Record setting summer for Colorado National Monument

By: Tim Ciesco Email
By: Tim Ciesco Email

While many businesses are struggling to get people through their doors, the Colorado National Monument is feeling the exact opposite these days. Officials say more people are visiting the park than ever before.

Tuesday, the Bradley family made their first ever trek to the Colorado National Monument. The crew from Iowa says it initially came to the Grand Valley to check out its dinosaur lands -- but the big, red rocks caught their attention.

"Saw this and didn't even know this was here," said David Bradley. "So we came up here to see what it was like."

And while that's the reaction park staff says it's come to expect for years --

"We think the monument is a hidden treasure, that once people discover it, they're like wow, I had no idea it was here," said Joan Anzelmo, Superintendent of the Colorado National Monument.
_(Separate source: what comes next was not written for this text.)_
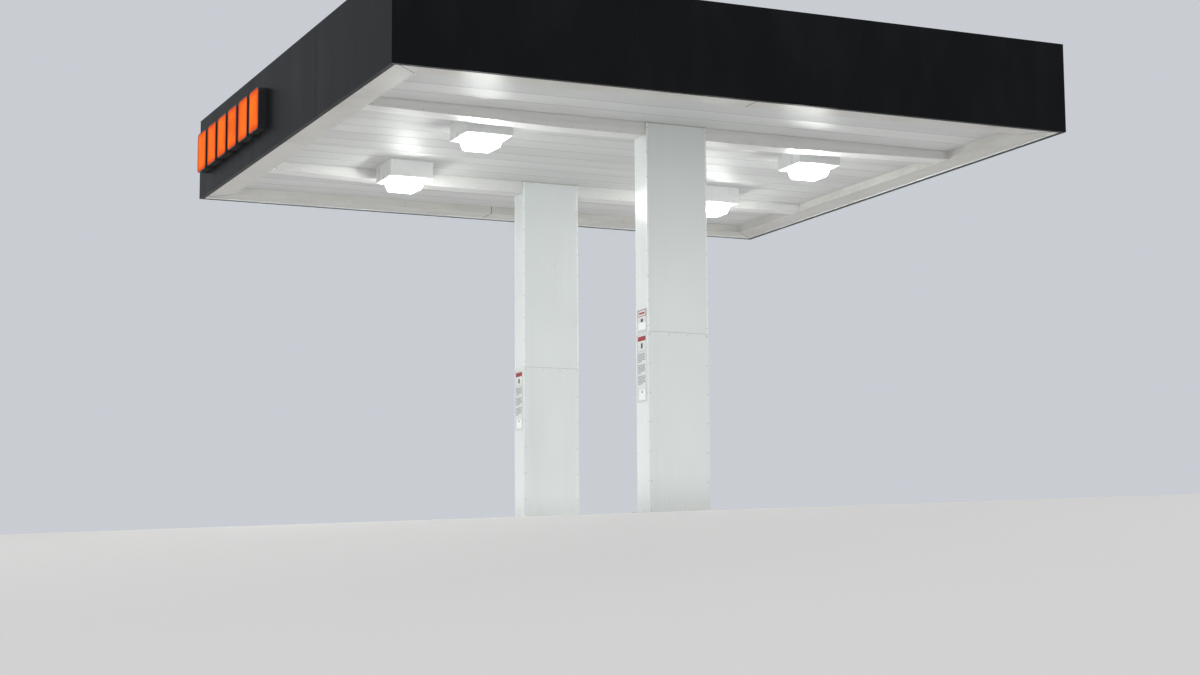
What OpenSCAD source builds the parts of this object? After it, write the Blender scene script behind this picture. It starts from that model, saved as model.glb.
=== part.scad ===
// Filling station canopy on two columns, millimetres, ground at z = 0.
// x runs along the two main beams, y across them, the plan centre is the origin.

/* [Canopy] */
// Overall size along the main beams
canopy_x = 8660; // [7600:10:9600]
// Overall size across the main beams
canopy_y = 8148; // [7600:4:9200]
// Clear height from the ground to the edge soffit
clear_height = 4700; // [4200:10:5400]
// Distance between the column centres
column_spacing = 3894; // [3400:2:4400]

/* [Edge] */
// Height of the fascia
fascia_height = 1100; // [900:10:1300]
// Depth of a folded fascia panel
fascia_depth = 60; // [40:1:80]
// How far the fascia hangs below the edge soffit
fascia_drop = 20; // [5:1:40]
// Width of the edge soffit inside the fascia
edge_width = 341; // [280:1:420]
// How far the deck lies above the edge soffit
deck_recess = 107; // [80:1:140]
// Panels along each side of the fascia
edge_panels = 3; // [2:1:4]
// Gap between neighbouring panels
panel_joint = 6; // [3:1:10]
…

-- It appears that it's hidden no more. Park officials say in June, 100,000 visitors came through the red rocks of the Monument. That's a 21 percent increase over last year.

"We've been seeing record numbers on successive weeks and weekends," said Anzelmo.

On the 4th of July alone, they say 7,000 visitors came to the park -- many to watch the annual climb to the top of Independence Monument.

"We think that this was one of our busiest July 4ths in recent memory," said Anzelmo.

Park officials say there's several reasons they believe they're seeing this kind of a spike. First, they say improved park promotion across the state and country has given them a boost.

"Everyone is working to help the public and long distance visitors understand that it's definitely worth taking a stop off of I-70 and coming into the Monument," said Anzelmo.

They say the "staycation" mindset hasn't hurt either -- especially when you consider the relatively cheap costs of visiting the park and camping there.

"A lot of Coloradans are staying closer to home, so we're seeing a lot of visitors from the State of Colorado and even in our own backyard," said Anzelmo.

And while the monument is a little further from the Bradleys' backyard, they say it's no wonder so many people from near and far are visiting it.

"I feel like I'm kind of free from all the stresses that I've got in my life," said Brianne Bradley. "It's like you come out here and you're free."

Park officials say they expect to see attendance numbers increase as it gets closer to Monument's 100th anniversary in 2011.